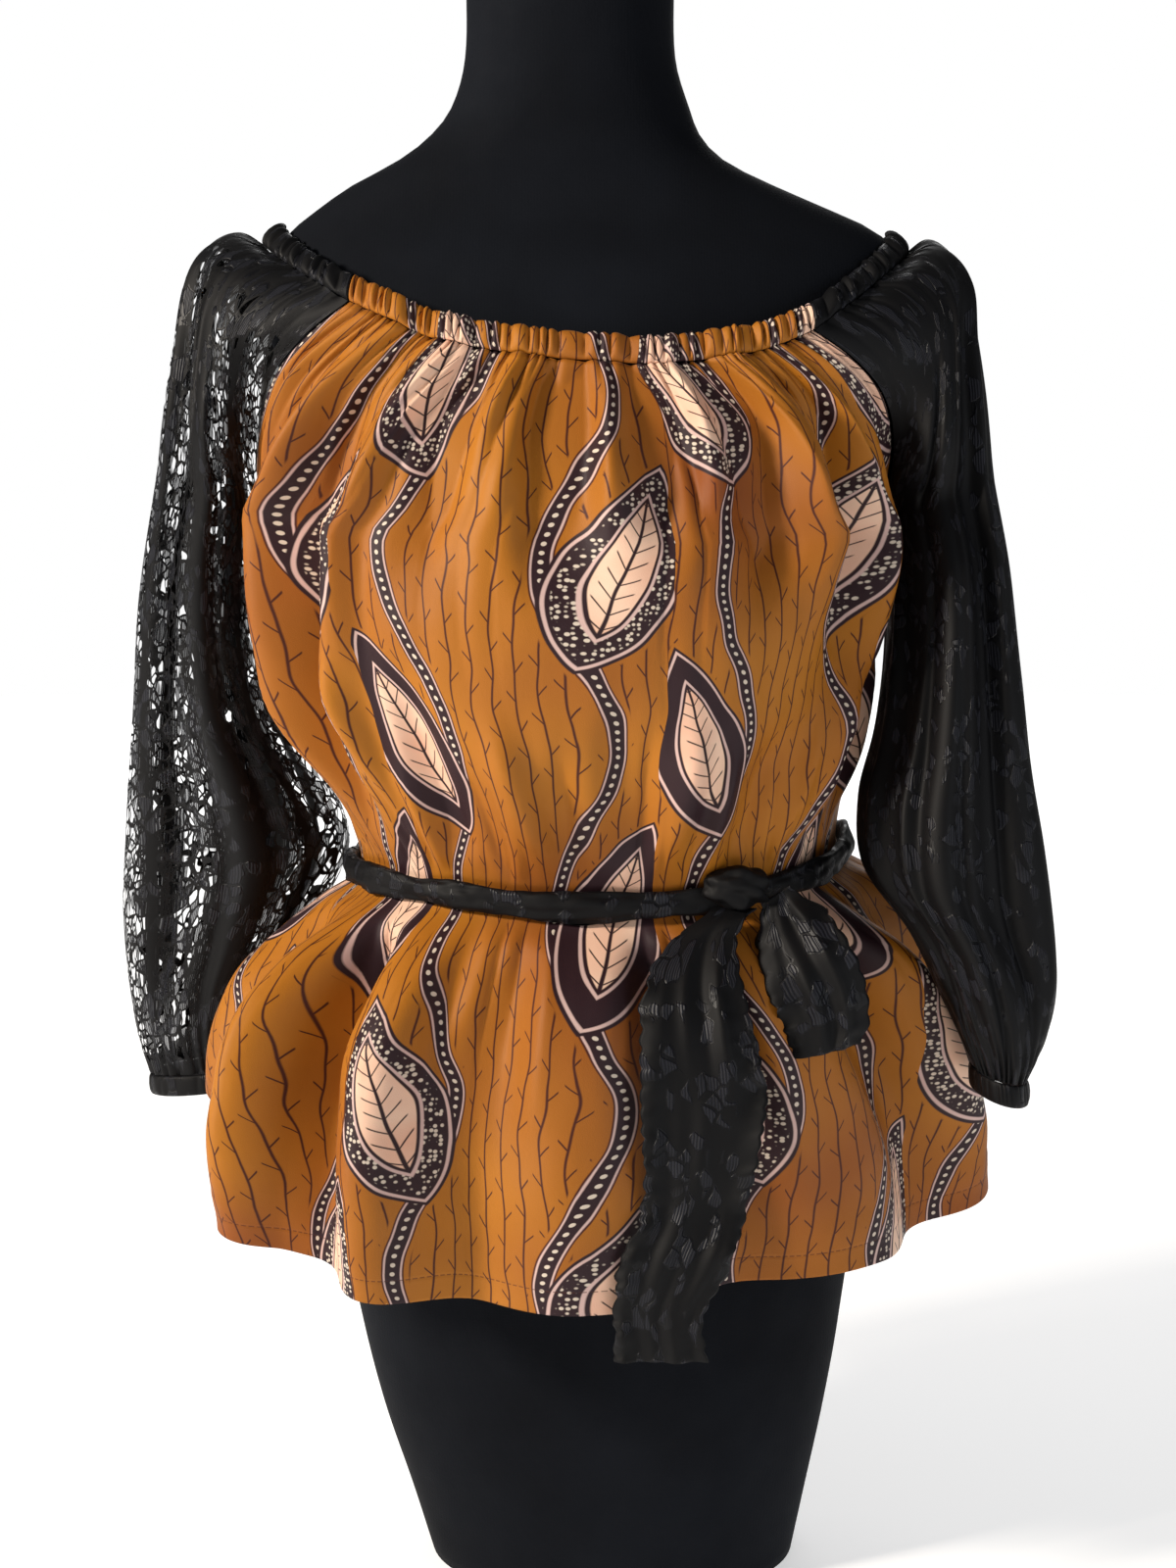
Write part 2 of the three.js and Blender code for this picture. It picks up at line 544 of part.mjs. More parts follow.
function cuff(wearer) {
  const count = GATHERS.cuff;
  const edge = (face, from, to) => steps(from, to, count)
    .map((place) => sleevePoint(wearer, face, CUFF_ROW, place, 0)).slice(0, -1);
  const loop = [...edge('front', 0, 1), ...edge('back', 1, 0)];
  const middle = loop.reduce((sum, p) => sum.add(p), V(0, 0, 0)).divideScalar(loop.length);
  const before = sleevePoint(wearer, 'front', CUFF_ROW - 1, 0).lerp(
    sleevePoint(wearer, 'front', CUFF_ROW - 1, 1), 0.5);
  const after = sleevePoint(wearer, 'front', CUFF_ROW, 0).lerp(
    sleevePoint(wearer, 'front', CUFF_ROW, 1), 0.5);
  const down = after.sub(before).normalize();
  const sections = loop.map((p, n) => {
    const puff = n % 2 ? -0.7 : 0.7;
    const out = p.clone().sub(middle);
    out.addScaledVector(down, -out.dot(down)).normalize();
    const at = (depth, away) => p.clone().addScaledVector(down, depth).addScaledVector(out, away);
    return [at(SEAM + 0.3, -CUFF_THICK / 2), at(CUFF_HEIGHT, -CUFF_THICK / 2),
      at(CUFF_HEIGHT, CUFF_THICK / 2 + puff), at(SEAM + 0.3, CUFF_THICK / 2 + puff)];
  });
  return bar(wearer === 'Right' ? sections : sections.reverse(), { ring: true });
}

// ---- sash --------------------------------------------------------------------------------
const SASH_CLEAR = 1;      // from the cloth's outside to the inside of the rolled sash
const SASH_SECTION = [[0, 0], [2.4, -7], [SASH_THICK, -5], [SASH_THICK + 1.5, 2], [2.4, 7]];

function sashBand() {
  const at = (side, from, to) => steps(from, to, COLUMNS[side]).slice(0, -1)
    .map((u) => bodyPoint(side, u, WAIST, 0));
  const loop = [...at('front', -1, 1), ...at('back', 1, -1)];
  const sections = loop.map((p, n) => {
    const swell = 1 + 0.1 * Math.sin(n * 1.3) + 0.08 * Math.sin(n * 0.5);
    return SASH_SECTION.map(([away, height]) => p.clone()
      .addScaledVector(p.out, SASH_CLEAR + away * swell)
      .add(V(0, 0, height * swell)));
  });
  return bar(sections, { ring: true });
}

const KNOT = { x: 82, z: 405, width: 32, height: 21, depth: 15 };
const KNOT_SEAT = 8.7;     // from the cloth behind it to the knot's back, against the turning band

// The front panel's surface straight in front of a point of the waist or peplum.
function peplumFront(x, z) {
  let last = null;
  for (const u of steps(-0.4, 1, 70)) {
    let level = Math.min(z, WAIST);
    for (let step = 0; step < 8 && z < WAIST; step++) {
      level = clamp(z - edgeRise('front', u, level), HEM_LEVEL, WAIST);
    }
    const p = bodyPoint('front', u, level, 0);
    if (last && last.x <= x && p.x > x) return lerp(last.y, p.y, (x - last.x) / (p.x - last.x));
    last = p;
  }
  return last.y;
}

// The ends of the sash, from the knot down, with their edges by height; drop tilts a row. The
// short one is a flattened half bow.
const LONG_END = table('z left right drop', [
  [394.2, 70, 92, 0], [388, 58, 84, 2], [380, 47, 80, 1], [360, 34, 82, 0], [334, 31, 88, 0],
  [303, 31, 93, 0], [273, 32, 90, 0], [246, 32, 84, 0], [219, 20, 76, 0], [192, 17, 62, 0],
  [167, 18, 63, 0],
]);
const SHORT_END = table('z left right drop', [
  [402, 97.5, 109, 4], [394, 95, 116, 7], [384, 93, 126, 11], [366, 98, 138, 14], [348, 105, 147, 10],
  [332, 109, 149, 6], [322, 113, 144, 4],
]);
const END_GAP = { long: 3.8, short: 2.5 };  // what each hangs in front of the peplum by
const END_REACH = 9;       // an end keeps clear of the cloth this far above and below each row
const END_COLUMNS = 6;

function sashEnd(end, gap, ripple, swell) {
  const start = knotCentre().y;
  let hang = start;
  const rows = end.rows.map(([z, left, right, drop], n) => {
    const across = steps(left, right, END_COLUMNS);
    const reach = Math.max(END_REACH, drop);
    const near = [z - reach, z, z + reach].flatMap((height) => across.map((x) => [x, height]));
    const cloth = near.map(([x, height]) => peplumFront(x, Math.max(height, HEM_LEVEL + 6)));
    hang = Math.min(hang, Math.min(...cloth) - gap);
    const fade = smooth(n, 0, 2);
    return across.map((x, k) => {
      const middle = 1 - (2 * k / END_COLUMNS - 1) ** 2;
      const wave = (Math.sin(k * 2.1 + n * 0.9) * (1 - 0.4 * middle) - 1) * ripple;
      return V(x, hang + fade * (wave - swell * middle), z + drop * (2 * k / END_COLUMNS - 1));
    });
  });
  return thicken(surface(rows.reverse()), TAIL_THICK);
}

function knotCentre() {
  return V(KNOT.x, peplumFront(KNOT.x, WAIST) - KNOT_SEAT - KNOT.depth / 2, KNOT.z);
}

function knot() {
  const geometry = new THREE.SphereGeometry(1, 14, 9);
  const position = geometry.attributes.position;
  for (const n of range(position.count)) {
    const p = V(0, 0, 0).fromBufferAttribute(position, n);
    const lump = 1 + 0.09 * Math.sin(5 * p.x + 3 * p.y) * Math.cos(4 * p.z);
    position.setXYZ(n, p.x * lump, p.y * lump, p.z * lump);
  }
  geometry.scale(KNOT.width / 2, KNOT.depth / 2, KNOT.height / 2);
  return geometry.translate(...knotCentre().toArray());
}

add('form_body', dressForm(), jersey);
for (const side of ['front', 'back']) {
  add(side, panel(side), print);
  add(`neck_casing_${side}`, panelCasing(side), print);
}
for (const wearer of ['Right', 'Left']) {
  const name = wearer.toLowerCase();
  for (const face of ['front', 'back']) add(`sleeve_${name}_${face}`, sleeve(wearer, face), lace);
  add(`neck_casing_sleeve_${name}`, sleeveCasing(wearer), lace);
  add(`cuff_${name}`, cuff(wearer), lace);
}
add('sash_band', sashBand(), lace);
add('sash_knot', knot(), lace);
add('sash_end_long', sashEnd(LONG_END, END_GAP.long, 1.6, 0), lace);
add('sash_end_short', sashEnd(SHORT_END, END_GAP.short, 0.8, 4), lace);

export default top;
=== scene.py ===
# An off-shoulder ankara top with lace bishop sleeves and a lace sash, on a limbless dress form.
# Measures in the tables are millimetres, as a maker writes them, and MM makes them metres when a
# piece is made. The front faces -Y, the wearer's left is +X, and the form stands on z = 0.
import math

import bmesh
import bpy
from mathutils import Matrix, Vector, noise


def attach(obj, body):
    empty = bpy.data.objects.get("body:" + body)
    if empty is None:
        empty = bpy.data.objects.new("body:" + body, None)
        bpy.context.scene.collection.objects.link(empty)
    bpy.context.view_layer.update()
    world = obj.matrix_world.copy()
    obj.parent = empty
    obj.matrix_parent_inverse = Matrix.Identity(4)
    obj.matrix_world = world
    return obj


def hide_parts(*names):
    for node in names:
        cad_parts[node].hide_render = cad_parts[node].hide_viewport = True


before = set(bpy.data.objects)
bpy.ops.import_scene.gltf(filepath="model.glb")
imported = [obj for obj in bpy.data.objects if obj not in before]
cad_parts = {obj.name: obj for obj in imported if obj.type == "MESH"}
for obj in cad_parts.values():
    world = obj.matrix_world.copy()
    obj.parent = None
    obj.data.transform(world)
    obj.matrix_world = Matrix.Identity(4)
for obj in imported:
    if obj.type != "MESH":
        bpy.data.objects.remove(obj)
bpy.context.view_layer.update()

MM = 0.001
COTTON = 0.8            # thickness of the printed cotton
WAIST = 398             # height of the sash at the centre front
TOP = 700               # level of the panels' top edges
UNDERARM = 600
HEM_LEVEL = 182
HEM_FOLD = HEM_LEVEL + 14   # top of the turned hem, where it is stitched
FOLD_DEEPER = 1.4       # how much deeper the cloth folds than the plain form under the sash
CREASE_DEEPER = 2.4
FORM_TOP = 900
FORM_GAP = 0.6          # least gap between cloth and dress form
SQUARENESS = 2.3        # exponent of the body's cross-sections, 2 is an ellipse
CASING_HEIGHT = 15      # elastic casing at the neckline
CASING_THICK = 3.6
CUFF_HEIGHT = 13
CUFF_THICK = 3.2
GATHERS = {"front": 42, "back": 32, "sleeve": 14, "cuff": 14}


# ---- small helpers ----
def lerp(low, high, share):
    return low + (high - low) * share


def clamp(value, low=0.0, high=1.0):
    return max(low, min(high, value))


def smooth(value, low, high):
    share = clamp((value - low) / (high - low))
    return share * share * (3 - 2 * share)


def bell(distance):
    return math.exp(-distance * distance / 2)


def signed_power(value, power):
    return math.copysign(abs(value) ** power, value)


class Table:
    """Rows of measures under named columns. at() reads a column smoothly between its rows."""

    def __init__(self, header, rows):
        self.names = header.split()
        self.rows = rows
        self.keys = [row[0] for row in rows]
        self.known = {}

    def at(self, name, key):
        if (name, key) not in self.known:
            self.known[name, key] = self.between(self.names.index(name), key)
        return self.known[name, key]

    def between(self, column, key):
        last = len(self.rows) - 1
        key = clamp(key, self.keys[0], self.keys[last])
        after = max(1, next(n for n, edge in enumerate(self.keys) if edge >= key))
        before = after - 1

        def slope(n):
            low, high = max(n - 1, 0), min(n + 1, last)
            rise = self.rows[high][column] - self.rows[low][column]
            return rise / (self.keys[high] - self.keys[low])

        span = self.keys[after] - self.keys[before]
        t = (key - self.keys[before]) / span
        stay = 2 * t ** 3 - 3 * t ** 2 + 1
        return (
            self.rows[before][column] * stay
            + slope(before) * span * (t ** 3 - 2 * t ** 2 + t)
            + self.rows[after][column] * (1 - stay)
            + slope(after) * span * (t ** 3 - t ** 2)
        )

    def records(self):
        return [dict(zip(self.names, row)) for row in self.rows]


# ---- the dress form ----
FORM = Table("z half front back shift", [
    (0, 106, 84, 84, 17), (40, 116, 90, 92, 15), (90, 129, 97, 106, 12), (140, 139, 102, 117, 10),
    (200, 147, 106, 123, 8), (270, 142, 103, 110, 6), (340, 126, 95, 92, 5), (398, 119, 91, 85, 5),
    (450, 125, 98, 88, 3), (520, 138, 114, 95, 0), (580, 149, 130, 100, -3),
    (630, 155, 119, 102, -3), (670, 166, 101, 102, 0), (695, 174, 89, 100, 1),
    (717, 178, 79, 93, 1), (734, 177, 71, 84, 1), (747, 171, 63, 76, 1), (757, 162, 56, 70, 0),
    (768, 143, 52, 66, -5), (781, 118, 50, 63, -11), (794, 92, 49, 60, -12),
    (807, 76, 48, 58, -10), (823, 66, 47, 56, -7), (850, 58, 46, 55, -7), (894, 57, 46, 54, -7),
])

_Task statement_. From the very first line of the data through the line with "1.5, 2], [2.4, 7]];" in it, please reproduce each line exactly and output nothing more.

_Exercise solution_.
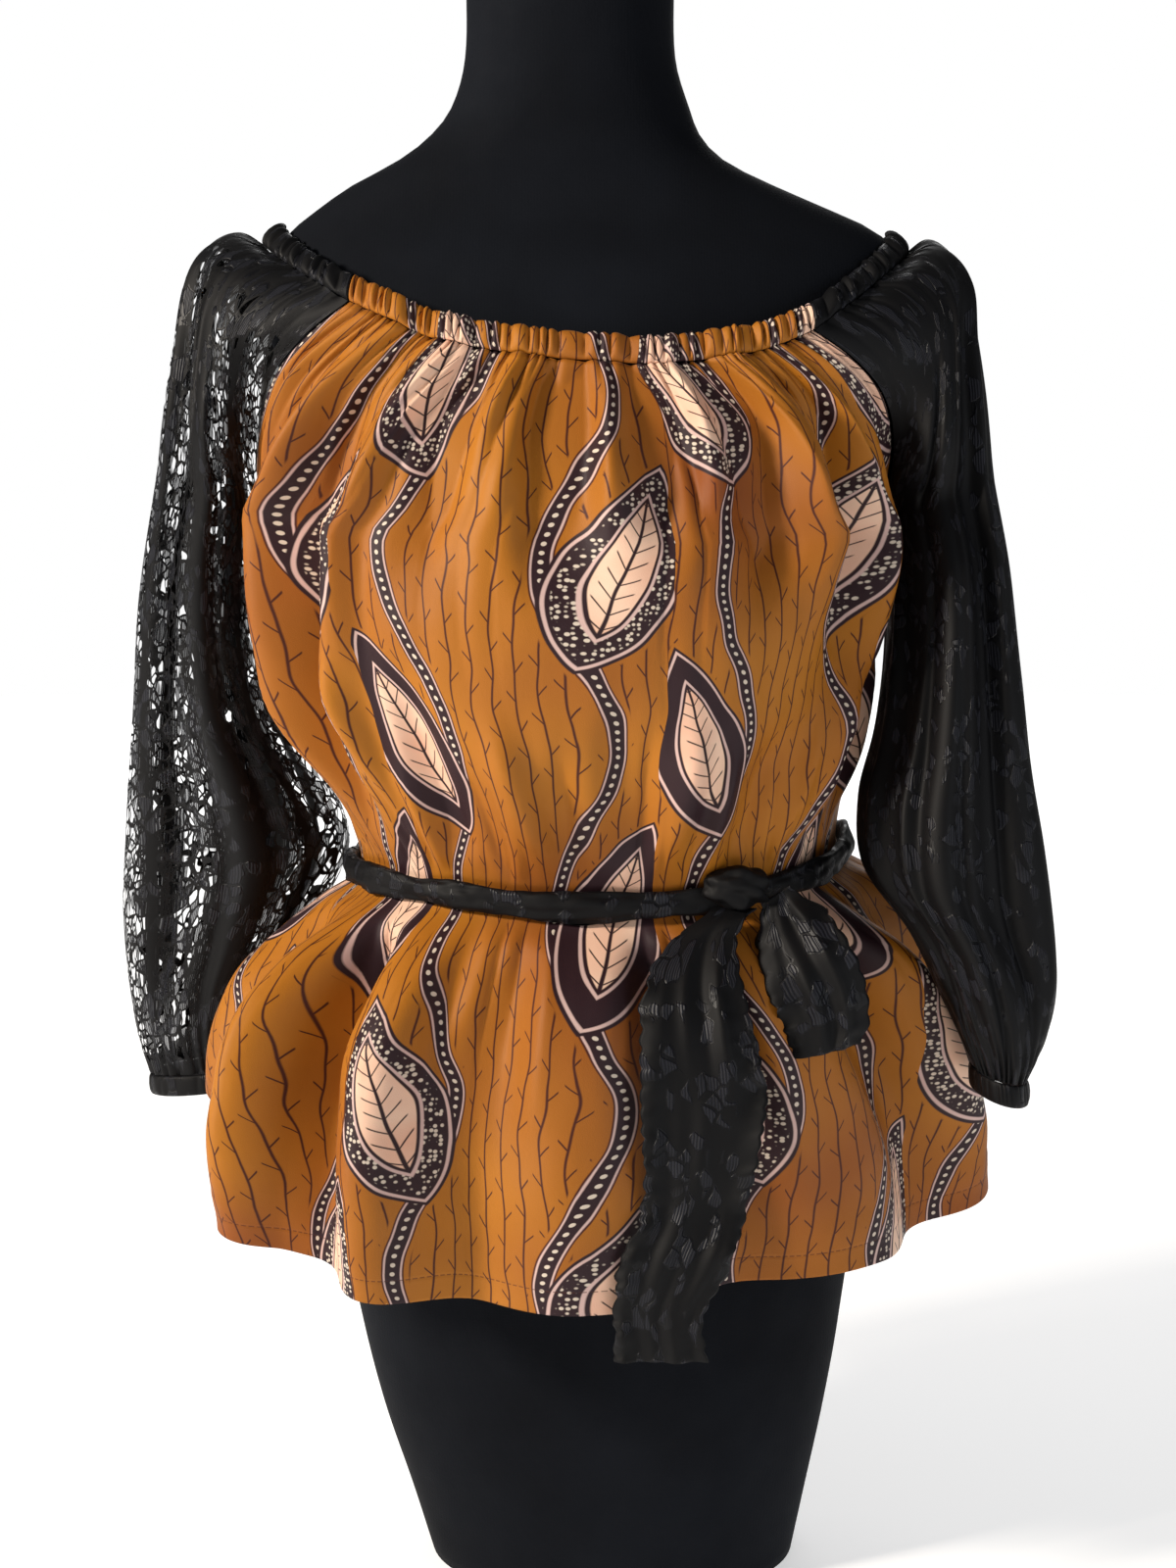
Write part 2 of the three.js and Blender code for this picture. It picks up at line 544 of part.mjs. More parts follow.
function cuff(wearer) {
  const count = GATHERS.cuff;
  const edge = (face, from, to) => steps(from, to, count)
    .map((place) => sleevePoint(wearer, face, CUFF_ROW, place, 0)).slice(0, -1);
  const loop = [...edge('front', 0, 1), ...edge('back', 1, 0)];
  const middle = loop.reduce((sum, p) => sum.add(p), V(0, 0, 0)).divideScalar(loop.length);
  const before = sleevePoint(wearer, 'front', CUFF_ROW - 1, 0).lerp(
    sleevePoint(wearer, 'front', CUFF_ROW - 1, 1), 0.5);
  const after = sleevePoint(wearer, 'front', CUFF_ROW, 0).lerp(
    sleevePoint(wearer, 'front', CUFF_ROW, 1), 0.5);
  const down = after.sub(before).normalize();
  const sections = loop.map((p, n) => {
    const puff = n % 2 ? -0.7 : 0.7;
    const out = p.clone().sub(middle);
    out.addScaledVector(down, -out.dot(down)).normalize();
    const at = (depth, away) => p.clone().addScaledVector(down, depth).addScaledVector(out, away);
    return [at(SEAM + 0.3, -CUFF_THICK / 2), at(CUFF_HEIGHT, -CUFF_THICK / 2),
      at(CUFF_HEIGHT, CUFF_THICK / 2 + puff), at(SEAM + 0.3, CUFF_THICK / 2 + puff)];
  });
  return bar(wearer === 'Right' ? sections : sections.reverse(), { ring: true });
}

// ---- sash --------------------------------------------------------------------------------
const SASH_CLEAR = 1;      // from the cloth's outside to the inside of the rolled sash
const SASH_SECTION = [[0, 0], [2.4, -7], [SASH_THICK, -5], [SASH_THICK + 1.5, 2], [2.4, 7]];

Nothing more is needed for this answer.